Joost Devriesere

« Le vieil homme qui a été retrouvé trop vite »

Joost Devriesere Journaliste chez Knack Focus et Knack

Le père du parlementaire Open VLD Vincent Van Quickenborne est à nouveau auprès des siens après avoir disparu des radars durant quelque temps. Une bonne nouvelle non ? Pas selon le tribunal internet qui est chaque jour un peu plus sans pitié.

On est mardi. Il est 14h30 à Courtrai, une ville paisible en bord de Lys. Un homme au crâne dégarni met son chapeau et enfourche son vélo électrique pour une petite promenade. Et pourquoi pas ? Le soleil perce à travers les nuages et se bouger un peu est bon pour son corps et son esprit. Il le sait mieux qu’un autre puisqu’il est médecin depuis toujours. Où il veut aller, il ne le sait pas très bien. Il y a un peu de brume dans son cerveau, et, parfois, certaines choses lui échappent. Les premiers signes d’un alzheimer, qu’ils disent. Un diagnostic qu’il souhaite reléguer tant qu’il le peut dans un coin de son esprit.

Les médecins sont souvent les patients les plus difficiles. Pour lui ce n’est guère plus qu’une mémoire légèrement ankylosée. Il en est persuadé. Parfois, poussé par le vent, il pédale un peu trop loin et il en oublie le chemin du retour.

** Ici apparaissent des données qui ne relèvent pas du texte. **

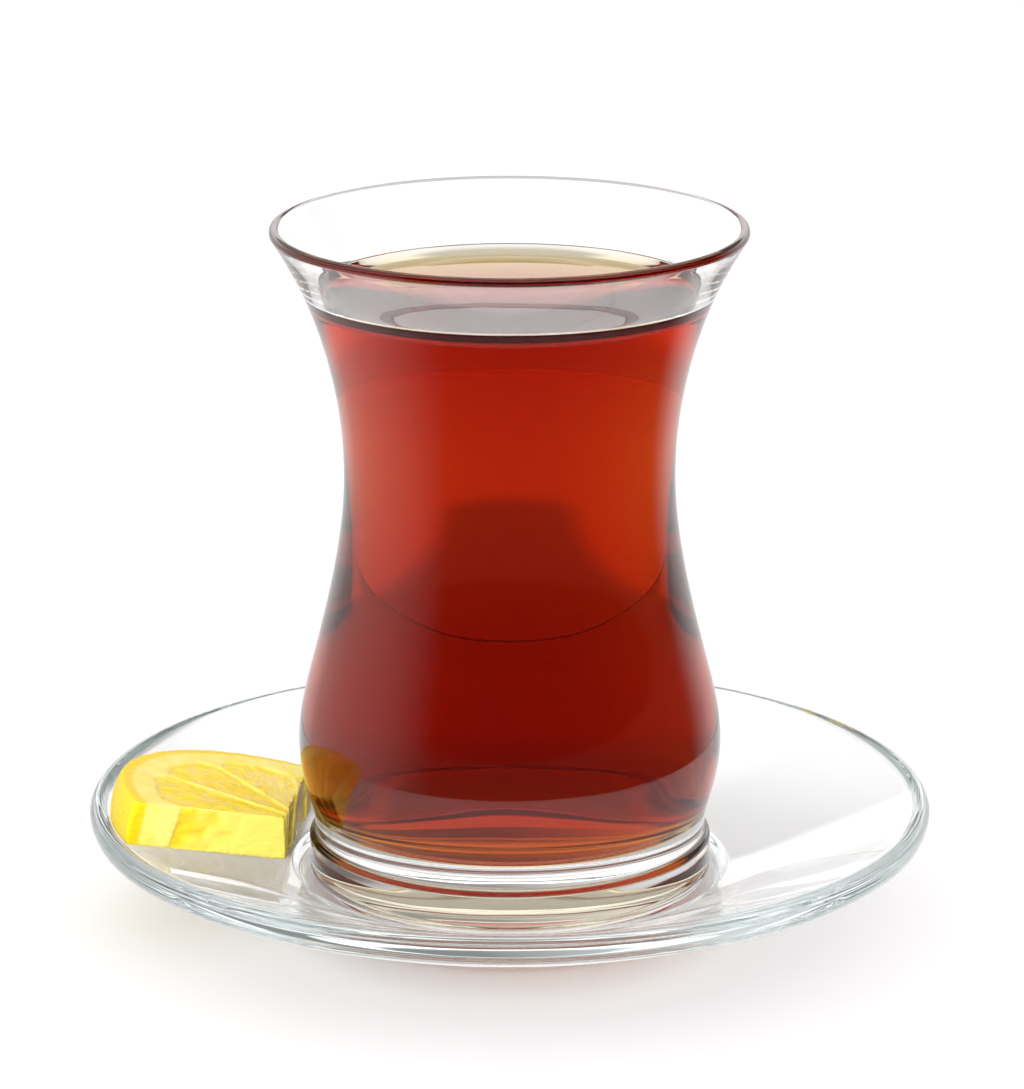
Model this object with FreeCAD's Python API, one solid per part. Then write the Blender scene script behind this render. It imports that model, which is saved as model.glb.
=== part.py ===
import FreeCAD, Part
import math
import os
from FreeCAD import Rotation, Vector

# A waisted tea glass filled with tea, standing on its glass saucer with a piece of a thick lemon slice.
# Millimetres. The table is z = 0, +Z is up, the glass stands on the z axis and the front is -Y.

# Saucer
SAUCER_D = 110.0
SAUCER_H = 14.5
SAUCER_WALL = 2.6
DISH_SAG = 0.5
SEAT_Z = 4.0
SEAT_R = 27.4
STEP_R = 28.9
STEP_Z = 5.5
FOOT_RING_R = 27.2
FOOT_RING_W = 3.0
UNDERSIDE_Z = 1.3

# Glass: its height, its radii outside, and how far up its height each of them is
GLASS_H = 86.6
RIM_R = 30.65
WAIST_R = 21.4
BELLY_R = 27.57
SHOULDER_R = 25.8
TAPER_R = 22.66
FLARE_R = 24.16
MOUTH_R = 26.05
BELLY_AT = 0.2
SHOULDER_AT = 0.33
TAPER_AT = 0.485
WAIST_AT = 0.62
FLARE_AT = 0.83
MOUTH_AT = 0.89
WALL = 2.0
RIM_SLOPE_DEG = 32.0

# Glass foot
FOOT_R = 26.3
FOOT_H = 5.6
NOTCH_R = 25.6
NOTCH_Z = 7.1
FOOT_EDGE = 1.2
LOWER_R = 26.45
LOWER_Z = 11.3
BASE_THICK = 8.6
BASE_HOLLOW_R = 21.0
BASE_HOLLOW_H = 1.0
INNER_CORNER = 5.0

# Tea: its level above the foot of the glass, and the hair's breadth that keeps it clear of the wall
TEA_LEVEL = 77.3
TEA_CLEARANCE = 0.05

# Lemon slice: its centre and the way its cut faces in plan, then how it leans on the saucer
SLICE_R = 25.3
SLICE_THICK = 6.0
SLICE_BULGE = 0.5
SLICE_X = -27.4
SLICE_Y = -9.2
SLICE_CUT_DEG = 208.3
SLICE_TILT_DEG = 15.6
SLICE_FALL_DEG = 11.0
SLICE_GAP_TO_GLASS = 0.4
SLICE_TRIM_DEG = 175.0
SEATED_WITHIN = 0.01


def at(radius, height):
    """A point of a turned outline, in the XZ plane."""
    return Vector(radius, 0, height)


def turned(edges):
    """The solid swept by a closed outline once round the z axis."""
    wire = Part.Wire(Part.__sortEdges__(edges))
    solid = Part.Face(wire).revolve(Vector(0, 0, 0), Vector(0, 0, 1), 360)
    if solid.ShapeType != "Solid":
        solid = solid.Solids[0]
    return solid


def line(start, end):
    return Part.makeLine(start, end)


def arc(start, middle, end):
    return Part.Arc(start, middle, end).toShape()


def smooth(points, start_heading, end_heading):
    """A smooth curve through points that sets off and arrives with the given headings."""
    curve = Part.BSplineCurve()
    curve.interpolate(Points=points, InitialTangent=start_heading, FinalTangent=end_heading)
    return curve.toShape()


def side_curve(inset, low_points, heading):
    """The glass's side from its lowest points up to the rim, moved inwards by the inset."""
    lean = math.radians(RIM_SLOPE_DEG)
    points = low_points + [
        at(BELLY_R - inset, GLASS_H * BELLY_AT),
        at(SHOULDER_R - inset, GLASS_H * SHOULDER_AT),
        at(TAPER_R - inset, GLASS_H * TAPER_AT),
        at(WAIST_R - inset, GLASS_H * WAIST_AT),
        at(FLARE_R - inset, GLASS_H * FLARE_AT),
        at(MOUTH_R - inset / math.cos(lean), GLASS_H * MOUTH_AT),
        rim_point(inset),
    ]
    return smooth(points, heading, at(math.sin(lean), math.cos(lean)))


def rim_point(inset):
    """Where the side, moved inwards by the inset, runs into the rounded rim."""
    lean = math.radians(RIM_SLOPE_DEG)
    side = WALL / 2 - inset
    return at(RIM_R - WALL / 2 + side * math.cos(lean), GLASS_H - WALL / 2 - side * math.sin(lean))


def rim_top():
    lean = math.radians(RIM_SLOPE_DEG)
    half = WALL / 2
    return at(RIM_R - half + half * math.sin(lean), GLASS_H - half + half * math.cos(lean))


def inner_edges(clearance=0.0):
    """The inside, from the rim down the wall and round the corner to the middle of the floor."""
    inset = WALL + clearance
    floor_z = BASE_THICK + clearance
    floor_end = at(BELLY_R - inset - INNER_CORNER, floor_z)
    wall_start = at(BELLY_R - inset - INNER_CORNER * 0.12, floor_z + INNER_CORNER * 0.6)
    heading = at(0.25, 1)
    wall = side_curve(inset, [wall_start], heading)
    corner = smooth([floor_end, wall_start], at(1, 0), heading)
    return [wall, corner, line(at(0, floor_z), floor_end)]


def foot_edges():
    """The foot from the notch under the belly, round the shoulder and under to the z axis."""
    notch = at(NOTCH_R, NOTCH_Z)
    shoulder = at(FOOT_R, FOOT_H)
    side_end = at(FOOT_R, FOOT_EDGE)
    turn = FOOT_EDGE * (1 - math.sqrt(0.5))
    bottom_start = at(FOOT_R - FOOT_EDGE, 0)
    hollow_start = at(BASE_HOLLOW_R, 0)
    hollow_mid = at(BASE_HOLLOW_R * 0.6, BASE_HOLLOW_H * 0.7)
    hollow = smooth([hollow_start, hollow_mid, at(0, BASE_HOLLOW_H)], at(-1, 0.15), at(-1, 0))
    return [
        arc(notch, at(NOTCH_R + 0.15, (NOTCH_Z + FOOT_H) / 2), shoulder),
        line(shoulder, side_end),
        arc(side_end, at(FOOT_R - turn, turn), bottom_start),
        line(bottom_start, hollow_start),
        hollow,
    ]


def make_glass():
    outside = side_curve(0, [at(NOTCH_R, NOTCH_Z), at(LOWER_R, LOWER_Z)], at(0, 1))
    rim = arc(rim_point(0), rim_top(), rim_point(WALL))
    axis = line(at(0, BASE_HOLLOW_H), at(0, BASE_THICK))
    glass = turned([outside, rim, axis] + inner_edges() + foot_edges())
    glass.translate(Vector(0, 0, SEAT_Z))
    return glass


def make_tea():
    """What fills the inside of the glass, up to the level of the drink."""
    floor = at(0, BASE_THICK + TEA_CLEARANCE)
    mouth = rim_point(WALL + TEA_CLEARANCE)
    lid = line(mouth, at(0, mouth.z))
    inside = turned(inner_edges(TEA_CLEARANCE) + [lid, line(at(0, mouth.z), floor)])
    tea = inside.common(Part.makeCylinder(RIM_R * 2, TEA_LEVEL)).Solids[0]
    tea.translate(Vector(0, 0, SEAT_Z))
    return tea


def make_saucer():
    outer_r = SAUCER_D / 2
    half = SAUCER_WALL / 2
    lip = at(outer_r - half, SAUCER_H - half)
    lip_in = at(lip.x - half * math.cos(math.radians(55)), lip.z + half * math.sin(math.radians(55)))
    lip_out = at(outer_r, lip.z)
    lip_top = at(lip.x + half * math.sin(math.radians(17)), lip.z + half * math.cos(math.radians(17)))
    step = at(STEP_R, STEP_Z)
    dish_mid = (step + lip_in) * 0.5 - at(0, DISH_SAG)
    under_start = at(FOOT_RING_R + 1.0, UNDERSIDE_Z)
    under_end = at(outer_r - 1.4, SAUCER_H - half - SAUCER_WALL)
    under_mid = (under_start + under_end) * 0.5 - at(0, DISH_SAG)
    ring_in = FOOT_RING_R - FOOT_RING_W
    return turned([
        line(at(0, SEAT_Z), at(SEAT_R, SEAT_Z)),
        line(at(SEAT_R, SEAT_Z), step),
        arc(step, dish_mid, lip_in),
        arc(lip_in, lip_top, lip_out),
        line(lip_out, under_end),
        arc(under_end, under_mid, under_start),
        line(under_start, at(FOOT_RING_R, 0)),
        line(at(FOOT_RING_R, 0), at(ring_in, 0)),
        line(at(ring_in, 0), at(ring_in - 1.0, UNDERSIDE_Z)),
        line(at(ring_in - 1.0, UNDERSIDE_Z), at(0, UNDERSIDE_Z)),
        line(at(0, UNDERSIDE_Z), at(0, SEAT_Z)),
    ])


def half_space(normal_deg, distance):
    """A big block whose near face stands `distance` from the z axis, square to the given way in plan."""
    size = 4 * SAUCER_D
    block = Part.makeBox(size, size, size, Vector(distance, -size / 2, -size / 2))
    block.rotate(Vector(0, 0, 0), Vector(0, 0, 1), normal_deg)
    return block


def make_lemon_slice(saucer):
    """A round slice cut straight through its middle and trimmed beside the glass, resting on the saucer."""
    slice_disc = turned([
        line(at(0, 0), at(SLICE_R, 0)),
        arc(at(SLICE_R, 0), at(SLICE_R + SLICE_BULGE, SLICE_THICK / 2), at(SLICE_R, SLICE_THICK)),
        line(at(SLICE_R, SLICE_THICK), at(0, SLICE_THICK)),
        line(at(0, SLICE_THICK), at(0, 0)),
    ])
    piece = slice_disc.common(half_space(SLICE_CUT_DEG - 90, 0))
    fall = math.radians(SLICE_FALL_DEG)
    hinge = Vector(-math.sin(fall), math.cos(fall), 0)
    piece.Placement = FreeCAD.Placement(
        Vector(SLICE_X, SLICE_Y, SAUCER_H),
        Rotation(hinge, SLICE_TILT_DEG),
    ).multiply(piece.Placement)
    glass_side = max(BELLY_R, LOWER_R, FOOT_R) + SLICE_GAP_TO_GLASS
    piece = piece.common(half_space(SLICE_TRIM_DEG, glass_side)).Solids[0]
    while True:
        gap = piece.distToShape(saucer)[0]
        if gap < SEATED_WITHIN:
            return piece
        piece.translate(Vector(0, 0, -gap))


def save(name, solid):
    if not solid.isValid() or len(solid.Solids) != 1:
        raise ValueError(name + " is not one valid solid")
    solid.exportStep(os.path.join("parts", name + ".step"))
    box = solid.optimalBoundingBox()
    print(name, "volume", round(solid.Volume / 1000, 2), "ml, z", round(box.ZMin, 2), "to", round(box.ZMax, 2))


os.makedirs("parts", exist_ok=True)
saucer = make_saucer()
save("saucer", saucer)
save("glass", make_glass())
save("tea", make_tea())
save("lemon_slice", make_lemon_slice(saucer))
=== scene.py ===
import math

import bmesh
import bpy
import numpy as np
from mathutils import Matrix, Vector, noise


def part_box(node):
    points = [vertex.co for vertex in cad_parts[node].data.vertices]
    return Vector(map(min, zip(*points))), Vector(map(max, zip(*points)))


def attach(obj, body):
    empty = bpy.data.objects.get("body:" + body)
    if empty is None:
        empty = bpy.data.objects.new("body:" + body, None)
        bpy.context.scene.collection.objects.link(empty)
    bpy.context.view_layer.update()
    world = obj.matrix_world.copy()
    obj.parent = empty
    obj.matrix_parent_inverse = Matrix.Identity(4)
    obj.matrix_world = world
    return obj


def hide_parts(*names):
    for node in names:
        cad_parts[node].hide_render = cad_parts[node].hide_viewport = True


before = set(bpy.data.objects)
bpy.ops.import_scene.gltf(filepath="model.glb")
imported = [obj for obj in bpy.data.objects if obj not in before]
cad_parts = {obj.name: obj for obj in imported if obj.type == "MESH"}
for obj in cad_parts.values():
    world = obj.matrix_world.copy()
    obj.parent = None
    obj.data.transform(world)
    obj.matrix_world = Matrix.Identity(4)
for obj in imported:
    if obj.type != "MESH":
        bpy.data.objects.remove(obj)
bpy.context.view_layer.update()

# A waisted glass of tea on its clear saucer, with a piece of a thick lemon slice.
# Metres, in the part's own frame: the table is z = 0 and the glass stands on the z axis.

MM = 0.001

# Sizes that the frame's boxes give
GLASS_LOW, GLASS_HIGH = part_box("glass")
SAUCER_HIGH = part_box("saucer")[1]
TEA_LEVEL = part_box("tea")[1].z
FOOT_Z = GLASS_LOW.z
GLASS_H = GLASS_HIGH.z - GLASS_LOW.z
RIM_R = GLASS_HIGH.x
SAUCER_R = SAUCER_HIGH.x
SAUCER_H = SAUCER_HIGH.z

# The glass: outer radius at each share of its height
SIDE = [
    (0.2, 27.57 * MM),
    (0.33, 25.8 * MM),
    (0.485, 22.66 * MM),
    (0.62, 21.4 * MM),
    (0.83, 24.16 * MM),
]
MOUTH_AT = 0.89
MOUTH_R = 26.05 * MM

# Its wall, which thins from a share of the height up to the rim, and the rim
WALL = 2.0 * MM
RIM_WALL = 1.4 * MM
THINS_FROM = 0.33
RIM_LEAN = math.radians(32)

# Its foot, the notch above the foot, and its thick base
FOOT_R = 26.3 * MM
FOOT_H = 5.6 * MM
FOOT_EDGE = 1.2 * MM
SHOULDER_EDGE = 0.5 * MM
SHOULDER_END_DEG = 70
NOTCH_R = 25.6 * MM
NOTCH_Z = 7.1 * MM
LOWER_R = 26.45 * MM
LOWER_Z = 11.3 * MM
BASE_THICK = 8.6 * MM
BASE_HOLLOW_R = 21.0 * MM
BASE_HOLLOW_H = 1.0 * MM
INNER_CORNER = 5.0 * MM
CONTACT_AIR = 0.04 * MM

# The tea reaches just into the wall, and its surface climbs the wall
INTO_WALL = 0.15 * MM
MENISCUS_H = 1.3 * MM
MENISCUS_W = 1.1 * MM
MENISCUS_RINGS_MM = [0, 0.1, 0.2, 0.35, 0.5, 0.75, 1, 1.4, 1.9, 2.6, 3.5, 5, 7, 10, 14]

# The saucer
SEAT_Z = FOOT_Z
SEAT_R = 27.4 * MM
STEP_R = 28.9 * MM
STEP_Z = 5.5 * MM
SAUCER_WALL = 2.6 * MM
LIP_LEAN_DEG = 55
LIP_EDGE = 1.4 * MM
DISH_SAG = 0.5 * MM
FOOT_RING_R = 27.2 * MM
FOOT_RING_W = 3.0 * MM
RING_EDGE = 0.4 * MM
RING_SLOPE = 1.0 * MM
UNDERSIDE_Z = 1.3 * MM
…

Lorsque tombe le soir, la famille sonne l’alerte. « Papa n’est pas encore rentré. Il a disparu. Qu’est-ce qu’on fait ? ». Il se trouve que le plus âgé de ses trois fils, l’homme a aussi deux filles, a énormément de followers sur Twitter et vraiment beaucoup d’amis sur Facebook. C’est aussi son anniversaire, mais il a bien trop de soucis pour y songer.

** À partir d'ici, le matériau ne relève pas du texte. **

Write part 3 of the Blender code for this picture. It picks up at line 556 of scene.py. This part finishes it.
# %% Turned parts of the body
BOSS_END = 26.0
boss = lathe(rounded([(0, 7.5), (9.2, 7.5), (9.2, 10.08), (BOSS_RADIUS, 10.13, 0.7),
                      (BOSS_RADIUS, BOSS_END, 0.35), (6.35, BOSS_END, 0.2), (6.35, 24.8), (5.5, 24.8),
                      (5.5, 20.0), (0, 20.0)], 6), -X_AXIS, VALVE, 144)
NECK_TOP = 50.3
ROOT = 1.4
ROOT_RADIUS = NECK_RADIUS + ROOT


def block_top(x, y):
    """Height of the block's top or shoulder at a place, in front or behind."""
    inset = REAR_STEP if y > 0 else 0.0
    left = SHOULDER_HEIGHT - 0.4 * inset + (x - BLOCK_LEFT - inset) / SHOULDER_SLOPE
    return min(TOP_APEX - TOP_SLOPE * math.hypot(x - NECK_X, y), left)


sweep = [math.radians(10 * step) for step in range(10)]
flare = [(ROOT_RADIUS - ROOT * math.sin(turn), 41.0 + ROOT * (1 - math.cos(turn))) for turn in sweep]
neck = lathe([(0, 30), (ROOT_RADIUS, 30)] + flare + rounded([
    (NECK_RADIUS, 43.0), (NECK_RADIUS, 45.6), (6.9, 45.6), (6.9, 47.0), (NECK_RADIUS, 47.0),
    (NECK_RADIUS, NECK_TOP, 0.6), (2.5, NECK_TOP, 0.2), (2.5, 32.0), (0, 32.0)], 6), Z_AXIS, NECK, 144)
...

Il lance un appel. Si on pouvait le partager un maximum, merci. La réponse va dépasser les attentes. Certains se lancent activement dans la recherche, d’autres se contentent d’un message de soutien, de petits coeurs virtuels. La police locale s’en mêle. Et comme dans chaque disparition inquiétante d’une personne démente, Alain Remue, et son équipe de la cellule des personnes disparues, offre son aide. Un hélicoptère est dépêché sur place, comme le préconise la procédure. Ce n’est que le jour suivant que tombera la bonne nouvelle tant attendue. Le père a été retrouvé. « Vivant et en bonne santé » précise son fils sur Facebook. Ou du moins aussi bien que possible. « Il a pédalé jusqu’en Flandre orientale et était confus. » Tout le monde est content, non ?

He bien, non. Comme si Alzheimer n’était pas assez, l’homme avec son chapeau a encore un autre problème. Son aîné est un politicien. Pire, il est bourgmestre et parlementaire fédéral. La cause de tout le malheur sur terre ou tout du moins d’une partie significative. Son père a été retrouvé un peu trop vite, juge impassible le tribunal internet. « Chez nous, cela se serait passé autrement. Cela aura pris plus de temps. La police nous aurait envoyé paître ou nous aurait conseillé de l’attacher au radiateur. Et, d’ailleurs, qui va payer tout ça ? C’est pour cela que nous payons nos impôts ? Il a la monnaie de sa pièce, car qui mets quelqu’un comme ça au monde ?

Se réjouir qu’un vieil homme ait été retrouvé sain et sauf ne semble plus être la norme. Tout comme nous ne nous réjouissons plus lorsqu’un enfant est sorti hors des flots. « J’emmerde les autres, car dans mon nombril il fait délicieusement chaud. Ou très froid. Qu’on essaye plutôt de faire quelque chose à ça ».

« Ne sommes-nous pas tous un peu Donald Trump ? » Ce sont les mots Vincent Van Quickenborne, partie prenante malgré lui, lorsqu’on lui demande une réaction sur les réactions. Je lui réponds que « probablement que oui. » La vindicte populaire semble lui avoir échappé.  » Je n’ai pas lu les réactions et je ne compte pas le faire. « Vous savez les politiciens sont des hommes comme les autres, mais avec une couche de Kevlar, n’est-ce pas. » Silence. « Ils étaient vraiment si terribles ? » C’est le fils qui parle, pas le politicien. Oui, ils étaient moches, même souvent inhumains. Et très mal écrit aussi, mais ce n’est qu’un détail.

Le plus triste, ce sont tous ces coeurs arides et froids. Toutes ces personnes qui ne pardonnent plus rien à l’autre. Et surtout pas cette petite once de bonheur qui leur manque peut-être tant. Seule éclaircie dans toute cette aigreur, il y a, en Flandre, trois fils et deux filles qui sont très heureux d’avoir retrouvé leur père. Grâce à l’argent des impôts, bien sûr. Et c’est encore heureux.